25.04.

Do / 18:00 – 19:30

Is anyone else seeing this? A visuality of risk in Jeff Nichols’ Take Shelter (2011)

Keynote as part of the workshop "Seeing Danger: Risk, Security and the Visual"

Hannes Becker

ZOOM & Kulturwissenschaftliches Institut Essen (KWI), Raum 106, Goethestr. 31, 45128 Essen

Read more about the related conference Seeing Danger: Risk, Security and the Visual here.

When Jeff Nichols released his feature film Take Shelter in 2011, the effects of the 2007/2008 financial crisis were still very much palpable in US society while the effects of climate catastrophe started to increasingly impact everyday life. Nichols’ film has Curtis LaForche, a young working-class father in rural Ohio, experiencing several disquieting visions that point towards the coming of a storm of unseen dimensions. Apart from the unfolding of the film’s impressive iconography regarding Curtis’ visions, the narrative focuses on the socially disruptive effects of Curtis’ self-sabotaging strategy to handle those visions. Through the film’s elaborate point-of-view technique, we experience how visual representations of catastrophe may work as a direct and almost visceral call to action – especially when the outcome and success of those actions are all but certain. In Becker’s reading of Jeff Nichols’ feature film Take Shelter, he argues that the visual representation and fictional logic of Curtis’ struggle resonate with the powerful, century-old narrative of Self Reliance (and other forms of what Lauren Berlant termed Cruel Optimism) as a specific form of socially advised risk-taking in US-culture and history.

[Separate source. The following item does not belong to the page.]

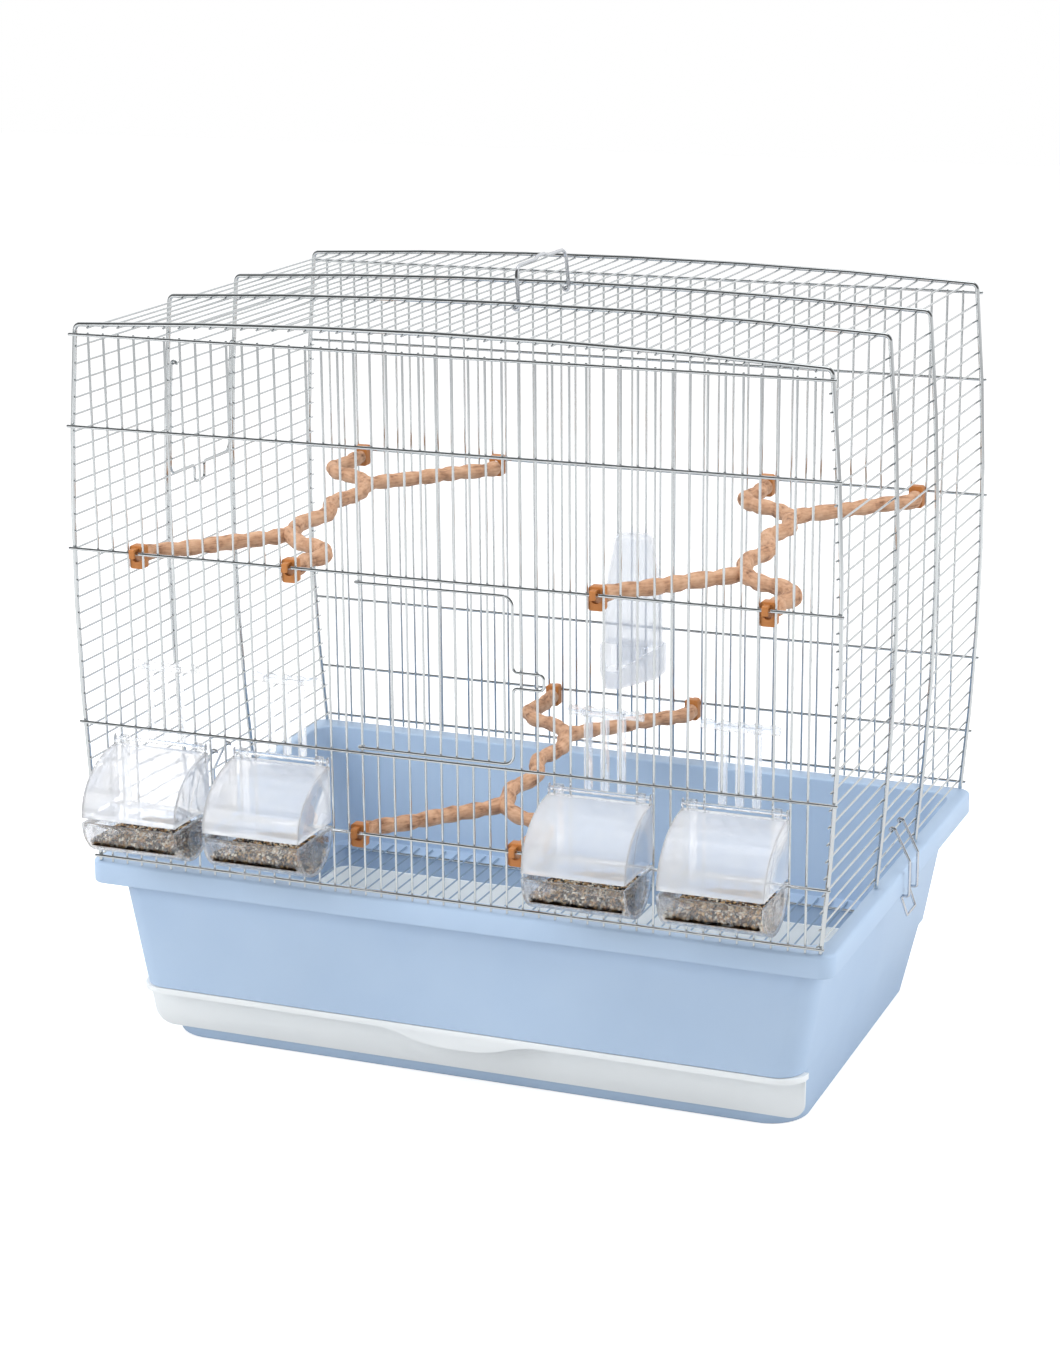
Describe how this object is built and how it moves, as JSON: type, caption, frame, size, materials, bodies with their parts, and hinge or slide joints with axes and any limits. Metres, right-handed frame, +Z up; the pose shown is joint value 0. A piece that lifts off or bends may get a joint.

The film addresses the recurrent failure of said narrative to address collective challenges such as economic disruption and climate change. Drawing from Niklas Luhmann’s differentiation between risk and danger, Becker interprets Curtis La Forche’s defective course of action as an example of Self Reliance gone awry, where those devoid of real decision-making power or communal support end up being burdened with responsibilities beyond their reach, or grasp.

Hannes Becker is a German and American studies scholar. He studied modern German literature, literary writing, American studies and history in Berlin and Leipzig. In 2021, he received his doctorate from Humboldt University with a cultural studies thesis on fantasies of prevention using the example of the motif of securing the future in contemporary literature. Together with Benjamin Bühler, Sandra Pravica and Stefan Willer, he edited the anthology Zukunftssicherung: Kulturwissenschaftliche Perspektiven published by transcript verlag in 2019. He also writes theatre and radio plays as well as short stories and works as a translator of plays and poems by Pamela Carter, Caryl Churchill, Lucy Kirkwood, Matthew Lopez, Charles Reznikoff and Rosmarie Waldrop, among others. In addition to other productions for theatre and public radio, he was one of 12 authors involved in the radio play Mein hohles Herz singt Lieder der Versammlung, which was nominated for the ARD Radio Play Prize in 2020.